Enter your total liabilities and total equity (owner's equity plus retained earnings). The calculator shows your D/E ratio, debt-to-assets ratio, and an assessment of your leverage position. Remember: debt amplifies both gains and losses — in good times, borrowed money boosts returns on equity; in bad times, fixed interest payments can sink the business. The D/E ratio tells you how much amplification you've signed up for.
The formula
Debt-to-Equity Ratio = Total Liabilities / Total Equity
Debt-to-Assets Ratio = Total Liabilities / Total Assets
Equity Multiplier = Total Assets / Total Equity
Interest Coverage Ratio = EBIT / Interest Expense
Worked example
A construction company has $400,000 in total liabilities (bank loan $250,000, accounts payable $150,000) and $200,000 in owner's equity. D/E = $400,000 / $200,000 = 2.0 — moderately leveraged, appropriate for an asset-heavy industry. Debt-to-assets = $400,000 / $600,000 = 0.67. If the same balance sheet belonged to a software company, 2.0 would be considered high-risk. Always benchmark against your industry.
Compare to a service business with $50,000 liabilities and $150,000 equity: D/E = 0.33 — very conservative. The construction company carries 6x the leverage of the service business, reflecting the difference in asset intensity and cash flow stability between the industries.
Methodology and sources
The D/E ratio is one of the three primary leverage ratios used in financial analysis, alongside debt-to-assets and the equity multiplier. All three measure the same underlying concept — how much of the business is financed by creditors vs owners — from slightly different angles.
Total liabilities includes all interest-bearing debt plus operating liabilities (accounts payable, accrued expenses, deferred revenue). Some analysts use only interest-bearing debt in the numerator for a stricter measure of financial leverage. Both versions are valid; be consistent in your comparisons.
Sources: FASB balance sheet classification standards; Financial Statement Analysis by Martin Fridson and Fernando Alvarez; NYU Stern industry leverage data.
Industry benchmarks
Typical D/E ratios by industry (NYU Stern data):
- Utilities: 3-5x (regulated, stable cash flow, asset-intensive)
- Real estate: 2-4x (collateral-heavy)
- Manufacturing: 1-2.5x
- Construction: 1.5-3x
- Retail: 1-2.5x
- Healthcare: 0.8-1.5x
- Software/SaaS: 0.2-0.8x (asset-light)
- Professional services: 0.3-0.8x
- Restaurants: 1-2.5x (high real estate costs)
Compare your D/E to industry peers. Significantly above industry norms suggests over-leverage; significantly below may mean you're not using leverage to amplify returns.
Common mistakes to avoid
Mistake 1: Using book value instead of market value. For public companies, market value of equity can be very different from book value. Use market values when comparing to public peers.
Mistake 2: Including operating liabilities in debt. Accounts payable and accrued expenses aren't really 'debt' — they're normal business obligations. Some analysts exclude them; be consistent in your methodology.

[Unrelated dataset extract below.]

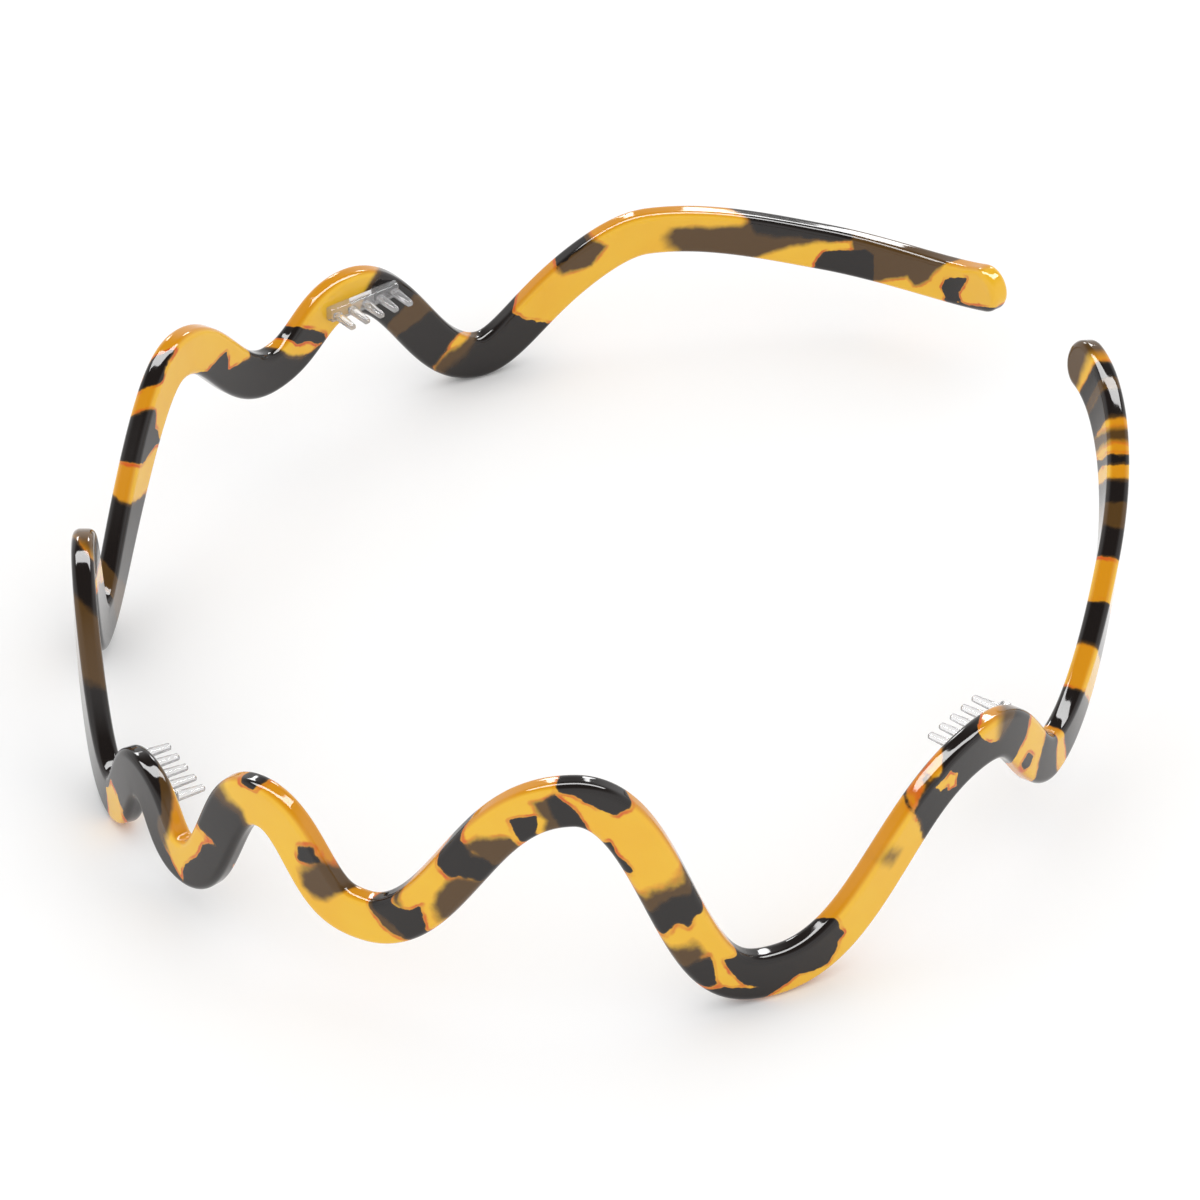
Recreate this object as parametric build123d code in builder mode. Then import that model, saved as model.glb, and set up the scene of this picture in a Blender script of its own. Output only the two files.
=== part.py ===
from build123d import *
import math
import os

os.makedirs("parts", exist_ok=True)

# Driving dimensions, mm. The hoop lies on its side with the head opening upright.
STRIP_WIDTH = 6.3
STRIP_THICKNESS = 2.8
EDGE_RADIUS = 0.9

# Plan of the hoop as tangent arcs from tip A to tip B: (length, radius).
HOOP_ARCS = [
    (24.5, 26),
    (60, 112),
    (70, 80),
    (70, 64),
    (70, 56),
    (60, 88),
    (22.3, 34),
]
HOOP_LENGTH = sum(length for length, radius in HOOP_ARCS)
CROWN_STATION = 198

# Wave of the strip's centre line. Each crest or trough is
# (station along the plan, height above the lowest trough, steepness, skew),
# where steepness and skew shape the flank that follows it.
WAVE = [
    (48.5, 14.4, -0.15, -0.2),
    (72.5, 0.0, 0.1, 0.0),
    (92.7, 16.8, 0.2, 0.05),
    (106.3, 10.8, 0.1, 0.05),
    (125.5, 23.2, -0.1, 0.05),
    (152.7, 1.0, 0.45, -0.05),
    (165.7, 19.4, 0.05, 0.05),
    (187.1, 0.0, 0.35, -0.05),
    (197.1, 9.2, 0.3, 0.0),
    (206.1, 2.8, 0.3, 0.0),
    (220.3, 19.2, 0.3, 0.2),
    (234.7, 8.4, 0.15, 0.1),
    (259.5, 29.6, 0.3, 0.25),
    (284.7, 0.0, 0.15, 0.05),
    (315.3, 18.4, 0.15, -0.25),
    (333.9, 5.6, 0.0, 0.0),
]
TIP_A_HEIGHT = 10.2
TIP_A_SLOPE = -0.4
TIP_B_HEIGHT = 34.3
TIP_B_SLOPE = 0.05
TIP_B_LEAN = 0.21
SECTIONS_PER_WAVE = 8
SECTIONS_PER_ARM = 12

# Combs: five teeth on a straight spine, seated on the inner face of the strip.
COMB_TEETH = 5
TOOTH_PITCH = 2.3
TOOTH_WIDTH = 1.2
TOOTH_HEIGHT = 1.0
TOOTH_LENGTH = 3.7
SPINE_LENGTH = 11.2
SPINE_HEIGHT = 2.0
SPINE_DEPTH = 1.3
SPINE_RADIUS = 0.4
SEAT_DEPTH = 0.5
COMBS = {
    "comb_side_a": (91.6, 16.0),
    "comb_crown": (195.6, 7.3),
    "comb_side_b": (319.2, 17.3),
}


def walk(station):
    """Plan position and heading at a station, counted from tip A with a zero start heading."""
    x = y = heading = 0.0
    left = station
    for length, radius in HOOP_ARCS:
        step = min(length, left)
        turn = step / radius
        x += radius * (math.sin(heading + turn) - math.sin(heading))
        y += radius * (math.cos(heading) - math.cos(heading + turn))
        heading += turn
        left -= step
    return x, y, heading


def plan(station, inward=0.0):
    """Plan point turned so that the crown runs along +X, moved inward from the centre line."""
    crown_x, crown_y, crown_heading = walk(CROWN_STATION)
    x, y, heading = walk(station)
    dx = x - crown_x
    dy = y - crown_y
    angle = heading - crown_heading
    px = dx * math.cos(crown_heading) + dy * math.sin(crown_heading)
    py = dy * math.cos(crown_heading) - dx * math.sin(crown_heading)
    return px - inward * math.sin(angle), py + inward * math.cos(angle), angle


def arm(share, start, end, start_slope, end_slope):
    """Smooth rise from one height to another with given slopes at the ends."""
    cubed = share**3
    squared = share**2
    return (
        (2 * cubed - 3 * squared + 1) * start
        + (cubed - 2 * squared + share) * start_slope
        + (3 * squared - 2 * cubed) * end
        + (cubed - squared) * end_slope
    )


def height(station):
    """Height of the strip's centre line above the floor."""
    first, first_height = WAVE[0][:2]
    last, last_height = WAVE[-1][:2]
    if station <= first:
        rise = arm(station / first, TIP_A_HEIGHT, first_height, TIP_A_SLOPE * first, 0)
        return STRIP_WIDTH / 2 + rise
    if station >= last:
        reach = HOOP_LENGTH - last
        share = (station - last) / reach
        rise = arm(share, last_height, TIP_B_HEIGHT, 0, TIP_B_SLOPE * reach)
        return STRIP_WIDTH / 2 + rise
    for (start, low, steepness, skew), (end, high, _, _) in zip(WAVE, WAVE[1:]):
        if station <= end:
            share = (station - start) / (end - start)
            share -= steepness * math.sin(2 * math.pi * share) / (2 * math.pi)
            share += skew * math.sin(math.pi * (station - start) / (end - start)) / math.pi
            middle = STRIP_WIDTH / 2 + (low + high) / 2
            return middle + (low - high) / 2 * math.cos(math.pi * share)


def strip_plane(station):
    """Section plane with local X inward, local Y across the strip and local Z along it."""
    x, y, angle = plan(station)
    step = 0.01
    before = max(station - step, 0)
    after = min(station + step, HOOP_LENGTH)
    slope = (height(after) - height(before)) / (after - before)
    along = Vector(math.cos(angle), math.sin(angle), slope).normalized()
    inward = Vector(-math.sin(angle), math.cos(angle), 0)
    last_trough = WAVE[-1][0]
    lean = TIP_B_LEAN * max(station - last_trough, 0) / (HOOP_LENGTH - last_trough)
    tilted = inward * math.cos(lean) + along.cross(inward) * math.sin(lean)
    return Plane(origin=(x, y, height(station)), x_dir=tilted, z_dir=along)


def share_out(start, end, count):
    """Stations from start up to, but not including, end."""
    return [start + (end - start) * i / count for i in range(count)]


stations = share_out(0, WAVE[0][0], SECTIONS_PER_ARM)
for crest, next_crest in zip(WAVE, WAVE[1:]):
    stations += share_out(crest[0], next_crest[0], SECTIONS_PER_WAVE)
stations += share_out(WAVE[-1][0], HOOP_LENGTH, SECTIONS_PER_ARM) + [HOOP_LENGTH]

with BuildPart() as band:
    for station in stations:
        with BuildSketch(strip_plane(station)):
            RectangleRounded(STRIP_THICKNESS, STRIP_WIDTH, EDGE_RADIUS)
    loft()
    for station, turn in ((0, -1), (HOOP_LENGTH, 1)):
        tip = strip_plane(station)
        with BuildSketch(tip):
            RectangleRounded(STRIP_THICKNESS, STRIP_WIDTH, EDGE_RADIUS)
            with Locations((0, -STRIP_WIDTH / 2)):
                Rectangle(STRIP_THICKNESS, STRIP_WIDTH, mode=Mode.SUBTRACT)
        revolve(axis=Axis(tip.origin, tip.x_dir * turn), revolution_arc=180)

bounds = band.part.bounding_box()
to_origin = Location((-bounds.center().X, -bounds.center().Y, -bounds.min.Z))
band.part.label = "hoop_band"
export_step(band.part.moved(to_origin), "parts/hoop_band.step")


def comb_plane(station, level):
    """Plane on the inner face: local X along the hoop, local Y inward, local Z up."""
    x, y, angle = plan(station, STRIP_THICKNESS / 2)
    return Plane(
        origin=(x, y, STRIP_WIDTH / 2 + level),
        x_dir=(math.cos(angle), math.sin(angle), 0),
        z_dir=(0, 0, 1),
    )


for comb_name, (station, level) in COMBS.items():
    with BuildPart() as comb:
        with Locations(comb_plane(station, level)):
            with Locations((0, (SPINE_DEPTH - SEAT_DEPTH) / 2, 0)):
                Box(SPINE_LENGTH, SPINE_DEPTH + SEAT_DEPTH, SPINE_HEIGHT)
        fillet(comb.edges().filter_by(Axis.Z), SPINE_RADIUS)
        with Locations(comb_plane(station, level)):
            with GridLocations(TOOTH_PITCH, 0, COMB_TEETH, 1):
                with Locations((0, SPINE_DEPTH + TOOTH_LENGTH / 2 - TOOTH_WIDTH / 4, 0)):
                    Box(TOOTH_WIDTH, TOOTH_LENGTH - TOOTH_WIDTH / 2, TOOTH_HEIGHT)
                with Locations((0, SPINE_DEPTH + TOOTH_LENGTH - TOOTH_WIDTH / 2, 0)):
                    Cylinder(TOOTH_WIDTH / 2, TOOTH_HEIGHT)
        add(band.part, mode=Mode.SUBTRACT)
    comb.part.label = comb_name
    export_step(comb.part.moved(to_origin), f"parts/{comb_name}.step")
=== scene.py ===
import math

import bmesh
import bpy
import numpy as np
from mathutils import Matrix, Vector


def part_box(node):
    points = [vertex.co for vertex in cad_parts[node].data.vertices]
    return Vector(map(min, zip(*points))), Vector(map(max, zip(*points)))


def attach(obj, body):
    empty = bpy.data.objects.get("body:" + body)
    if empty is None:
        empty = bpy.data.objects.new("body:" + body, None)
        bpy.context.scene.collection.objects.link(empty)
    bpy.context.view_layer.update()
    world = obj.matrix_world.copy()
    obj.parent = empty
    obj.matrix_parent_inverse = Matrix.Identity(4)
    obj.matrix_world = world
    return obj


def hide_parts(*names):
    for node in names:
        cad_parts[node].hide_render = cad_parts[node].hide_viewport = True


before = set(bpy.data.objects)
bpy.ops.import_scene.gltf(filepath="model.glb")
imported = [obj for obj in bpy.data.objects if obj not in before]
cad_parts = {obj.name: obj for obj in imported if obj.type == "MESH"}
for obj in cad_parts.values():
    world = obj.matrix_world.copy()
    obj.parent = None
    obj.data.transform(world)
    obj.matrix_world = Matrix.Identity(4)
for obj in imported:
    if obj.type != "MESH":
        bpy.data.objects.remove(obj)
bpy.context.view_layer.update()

MM = 0.001

# The hoop's strip, as in the CAD, in mm.
STRIP_WIDTH = 6.3
STRIP_THICKNESS = 2.8
EDGE_RADIUS = 0.9
HOOP_ARCS = [(24.5, 26), (60, 112), (70, 80), (70, 64), (70, 56), (60, 88), (22.3, 34)]
HOOP_LENGTH = sum(length for length, radius in HOOP_ARCS)
CROWN_STATION = 198
# Crests and troughs: (station, height above the lowest trough, steepness and skew of the flank after).
WAVE = [
    (48.5, 14.4, -0.15, -0.2), (72.5, 0.0, 0.1, 0.0), (92.7, 16.8, 0.2, 0.05),
    (106.3, 10.8, 0.1, 0.05), (125.5, 23.2, -0.1, 0.05), (152.7, 1.0, 0.45, -0.05),
    (165.7, 19.4, 0.05, 0.05), (187.1, 0.0, 0.35, -0.05), (197.1, 9.2, 0.3, 0.0),
    (206.1, 2.8, 0.3, 0.0), (220.3, 19.2, 0.3, 0.2), (234.7, 8.4, 0.15, 0.1),
    (259.5, 29.6, 0.3, 0.25), (284.7, 0.0, 0.15, 0.05), (315.3, 18.4, 0.15, -0.25),
    (333.9, 5.6, 0.0, 0.0),
]
TIP_A_HEIGHT, TIP_A_SLOPE = 10.2, -0.4
TIP_B_HEIGHT, TIP_B_SLOPE = 34.3, 0.05
TIP_B_LEAN = 0.21

# Combs: (station, height of the spine's middle above the lowest trough).
COMBS = {"comb_side_a": (91.6, 16.0), "comb_crown": (195.6, 7.3), "comb_side_b": (319.2, 17.3)}
COMB_TEETH = 5
TOOTH_PITCH = 2.3
TOOTH_WIDTH = 1.2
TOOTH_LENGTH = 3.7
SPINE_DEPTH = 1.3
SPINE_HEIGHT = 2.0
SPINE_LENGTH = 11.2
TOOTH_HEIGHT = 1.0
TOOTH_TAPER = 0.72
TOOTH_ROOT = 0.25
SPINE_TAPER = 0.96
SPINE_CLEARANCE = 0.02
COMB_ROUNDING = 0.25

# Fineness of the swept mesh.
SWEEP_STEPS = 1524
TIP_STEPS = 20
CORNER_STEPS, FACE_STEPS, TOP_STEPS = 8, 10, 2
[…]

Mistake 3: Ignoring off-balance-sheet obligations. Operating leases (before ASC 842), pension obligations, and contingent liabilities can be significant. Include them for a complete picture.

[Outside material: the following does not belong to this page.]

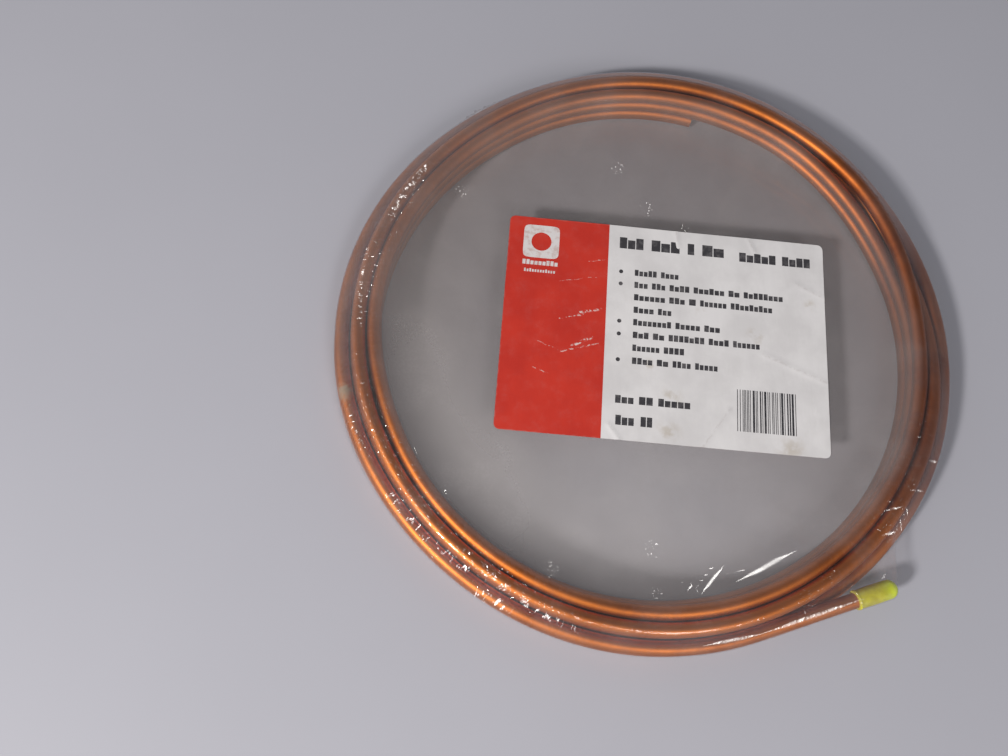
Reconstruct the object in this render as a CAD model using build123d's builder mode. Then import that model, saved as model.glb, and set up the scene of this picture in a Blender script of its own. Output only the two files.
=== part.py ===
from build123d import *
import os
from math import acos, atan2, cos, exp, hypot, pi, radians, sin, tan

# A coil of quarter inch soft copper tube in clear shrink film, lying flat.
# Millimetres, +Z up, the floor at z = 0 and the middle of the coil on the Z axis.
# The tube's outer end is at the lower right of a plan with +Y up, and the tube winds inward from it, clockwise.

# Tube
TUBE_OD = 6.35
TUBE_WALL = 0.762
TUBE_LENGTH = 6096.0

# Winding: columns are counted from the bore outward, levels from the floor up
COIL_OD = 274.5
TURN_GAP = 0.3
COLUMNS = 3
LEVELS = 3
POINTS_PER_TURN = 16
LEAD_OUT_ANGLE = -62.0
LEAD_OUT_RUN = 59.0
RUN_SHARE = 0.45
CROSSING_SPAN = 45.0
CROSSING_LEAD = 20.0
FIRST_CROSSING_ANGLE = -32.0

# How far the hand-tied bundle strays from true circles
LEAD_BULGE = 1.3
FLAT_SPOT = 2.2
FAR_SPREAD = 1.4
LEFT_BULGE = 0.6
LEAN = 1.0
INNER_SWING = 0.9
LOW_TURN_DROOP = 2.7

# Cap on the outer end
CAP_LENGTH = 19.0
CAP_WALL = 0.8
CAP_END = 2.0
CAP_FIT = 0.1

# Film
FILM_WALL = 0.3
FILM_CLEARANCE = 0.3
FILM_CENTRE_HEIGHT = 12.5
FILM_SLOPE = 35.0
FILM_DIP_RADIUS = 12.0
POCKET_FOOT = 2.0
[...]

Mistake 4: Comparing D/E across industries. A 2.0 D/E is normal for utilities but alarming for software. Always benchmark against your specific industry.
Mistake 5: Forgetting about interest coverage. D/E measures leverage but not the ability to service debt. A business with 2.0 D/E and 10x interest coverage is safer than one with 1.5 D/E and 2x coverage.
When to use this calculator
Track D/E quarterly as part of your balance sheet review. Before taking on new debt, model how the new D/E will look — if it pushes you above industry norms or violates loan covenants, reconsider. For investors evaluating your business, D/E signals financial discipline and risk tolerance.
For lenders, D/E is a key credit metric. Most commercial loan covenants require maintaining a maximum D/E (often 2.0-3.0). Breaching this covenant triggers default, even if you're making payments on time.
Related metrics and alternatives
Debt-to-assets ratio: Total debt / total assets. Measures asset coverage rather than equity comparison.
Interest coverage ratio: EBIT / interest expense. Measures ability to service debt from operations — more important than D/E for lenders.
Equity multiplier: Total assets / total equity. Another way to express leverage.
Long-term debt-to-equity: Excludes short-term debt for a cleaner picture of capital structure.
How to interpret the results
D/E < 0.5: Conservative leverage. Low risk but may be under-utilizing debt's tax advantages.
D/E 0.5-1.5: Moderate leverage. Typical for most businesses.
D/E 1.5-3.0: Aggressive but manageable. Common in capital-intensive industries.
D/E 3.0-5.0: High leverage. Significant risk — interest payments consume substantial cash flow. Acceptable only in stable industries (utilities, real estate).
D/E > 5.0: Extreme leverage. Distress territory for most businesses. Restructuring likely needed.